Es un gusto enorme para el
Instituto de Biología tener esta oportunidad privilegiada de establecer contacto con una audiencia joven, interesada y dinámica como la de la
Revista Digital Universitaria. ¿Qué decir? ¿Qué transmitir? Vienen a la mente ideas algo filosóficas como qué es la biología, qué hace un investigador en biología, u otras más mundanas, como qué sucede al interior de un Instituto como el de Biología de la UNAM en el día a día. A la vez, no puedo evitar recordar tiempos de estudiante en la preparatoria y la licenciatura, e incluso tiempos en la infancia o adolescencia, cuando uno tiene contacto por primera vez con la naturaleza, con un microscopio, con los misteriosos seres vivos en una gota de agua de un estanque o, incluso, situaciones más crudas como una disección de algún ejemplar para el estudio de su anatomía o de los simbiontes que hay en su tracto digestivo. Sin duda, son vivencias que marcan a alguien que posiblemente decida adentrarse a una disciplina tan vasta como la biología.

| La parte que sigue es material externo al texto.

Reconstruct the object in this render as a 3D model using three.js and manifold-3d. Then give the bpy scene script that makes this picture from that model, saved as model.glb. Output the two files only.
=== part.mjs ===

De inicio, me atrevo a decir que la vida es movimiento, dinamismo, cambio, y en términos más formales, evolución, adaptación, especiación. No obstante, la vida citadina actual nos distancia de la naturaleza y así es fácil, incluso para el biólogo, “pensar” que las plantas y los animales se dan en el supermercado, dar por sentado que el planeta es inmenso e inalterable y que sus ecosistemas perdurarán por siempre. La realidad nos indica a cada instante que no es así. Que si bien la vida es flexible y resistente, los ecosistemas son sensibles a los cambios de condiciones y las comunidades son afectadas por esas alteraciones. Algunas especies son delicadas y raras y otras son aguantadoras y comunes.
Por otra parte, las especies evolucionan y se adaptan a sus condiciones locales, de manera que son como las regiones o pueblos que tienen sus propios rasgos e identidad. Así, un país como México tiene condiciones climáticas diversas y una complejidad fisiográfica, que aunadas al tiempo evolutivo, han resultado en una elevada diversidad biológica, en gran medida única, con un componente de domesticación y utilización por las sociedades prehispánicas: una combinación envidiable, aunque no se puede tener todo en la vida, y, al parecer, alta biodiversidad y alto desarrollo económico no siempre van de la mano. Éste es el contexto en el que el Instituto de Biología ejerce su misión, documentar la enorme riqueza biológica del país, y para muestra basta con un botón. Jeny Solange Sotuyo nos ilustra el valor de una especie endémica de leguminosa, el
palo morado, con una espléndida madera pero sensible a la deforestación por su lento crecimiento. David Gernandt y colaboradores nos muestran los alcances que tienen las colecciones biológicas, especialmente la del
Herbario Nacional de México, al ser utilizadas de manera digital, tanto en bases de datos como en bancos de imágenes. José Juan Flores y colaboradores demuestran la utilidad de una técnica que trabaja incansablemente por la noche y fotografía vertebrados cuyo movimiento activa la
fototrampa, dejando una imagen
in fraganti que testifica la presencia de la especie. Se trata de una técnica especialmente útil para registrar mamíferos. Alejandro F. Oceguera pone en una amplia perspectiva el estudio de las
sanguijuelas, un grupo biológico quizá con una reputación injustificada. Finalmente, quien escribe intenta llamar la atención hacia
la visión del sistemático, el profesional de la biodiversidad, un oficio que debería tener múltiples anuncios en los periódicos de los países megadiversos como México. Acompaña a estos escritos una
entrevista al Director del Instituto, el Dr. Víctor Sánchez-Cordero, en la que, con entusiasmo, nos describe cómo se prepara el Instituto de Biología para enfrentar lo que nos queda de este siglo XXI. Bienvenidos a este número y al Instituto.